Start of DATA EXCERPT

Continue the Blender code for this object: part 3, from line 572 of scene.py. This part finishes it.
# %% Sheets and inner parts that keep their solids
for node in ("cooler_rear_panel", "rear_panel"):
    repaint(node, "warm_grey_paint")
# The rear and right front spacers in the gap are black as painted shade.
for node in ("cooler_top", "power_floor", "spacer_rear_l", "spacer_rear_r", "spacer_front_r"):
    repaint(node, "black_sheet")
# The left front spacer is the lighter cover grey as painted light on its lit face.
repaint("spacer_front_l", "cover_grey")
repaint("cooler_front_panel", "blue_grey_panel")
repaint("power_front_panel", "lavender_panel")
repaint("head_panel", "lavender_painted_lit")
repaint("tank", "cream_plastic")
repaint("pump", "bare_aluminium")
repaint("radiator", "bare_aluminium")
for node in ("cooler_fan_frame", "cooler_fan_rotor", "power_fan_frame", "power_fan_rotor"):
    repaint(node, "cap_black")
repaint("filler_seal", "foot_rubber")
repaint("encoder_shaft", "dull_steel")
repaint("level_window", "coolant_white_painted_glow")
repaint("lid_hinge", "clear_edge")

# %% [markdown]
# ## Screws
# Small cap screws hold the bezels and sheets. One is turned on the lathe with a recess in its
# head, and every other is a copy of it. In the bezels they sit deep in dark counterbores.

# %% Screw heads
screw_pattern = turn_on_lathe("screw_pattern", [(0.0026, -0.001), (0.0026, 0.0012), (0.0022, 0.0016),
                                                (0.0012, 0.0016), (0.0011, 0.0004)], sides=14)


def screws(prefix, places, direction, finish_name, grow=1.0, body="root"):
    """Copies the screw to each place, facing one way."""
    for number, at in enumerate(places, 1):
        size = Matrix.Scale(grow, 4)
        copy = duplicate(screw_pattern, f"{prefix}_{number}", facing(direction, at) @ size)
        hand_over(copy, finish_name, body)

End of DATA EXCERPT

Your task is to quote the listing above word for word.

_CORRECT ANSWER_
Continue the Blender code for this object: part 3, from line 572 of scene.py. This part finishes it.
# %% Sheets and inner parts that keep their solids
for node in ("cooler_rear_panel", "rear_panel"):
    repaint(node, "warm_grey_paint")
# The rear and right front spacers in the gap are black as painted shade.
for node in ("cooler_top", "power_floor", "spacer_rear_l", "spacer_rear_r", "spacer_front_r"):
    repaint(node, "black_sheet")
# The left front spacer is the lighter cover grey as painted light on its lit face.
repaint("spacer_front_l", "cover_grey")
repaint("cooler_front_panel", "blue_grey_panel")
repaint("power_front_panel", "lavender_panel")
repaint("head_panel", "lavender_painted_lit")
repaint("tank", "cream_plastic")
repaint("pump", "bare_aluminium")
repaint("radiator", "bare_aluminium")
for node in ("cooler_fan_frame", "cooler_fan_rotor", "power_fan_frame", "power_fan_rotor"):
    repaint(node, "cap_black")
repaint("filler_seal", "foot_rubber")
repaint("encoder_shaft", "dull_steel")
repaint("level_window", "coolant_white_painted_glow")
repaint("lid_hinge", "clear_edge")

# %% [markdown]
# ## Screws
# Small cap screws hold the bezels and sheets. One is turned on the lathe with a recess in its
# head, and every other is a copy of it. In the bezels they sit deep in dark counterbores.

# %% Screw heads
screw_pattern = turn_on_lathe("screw_pattern", [(0.0026, -0.001), (0.0026, 0.0012), (0.0022, 0.0016),
                                                (0.0012, 0.0016), (0.0011, 0.0004)], sides=14)


def screws(prefix, places, direction, finish_name, grow=1.0, body="root"):
    """Copies the screw to each place, facing one way."""
    for number, at in enumerate(places, 1):
        size = Matrix.Scale(grow, 4)
        copy = duplicate(screw_pattern, f"{prefix}_{number}", facing(direction, at) @ size)
        hand_over(copy, finish_name, body)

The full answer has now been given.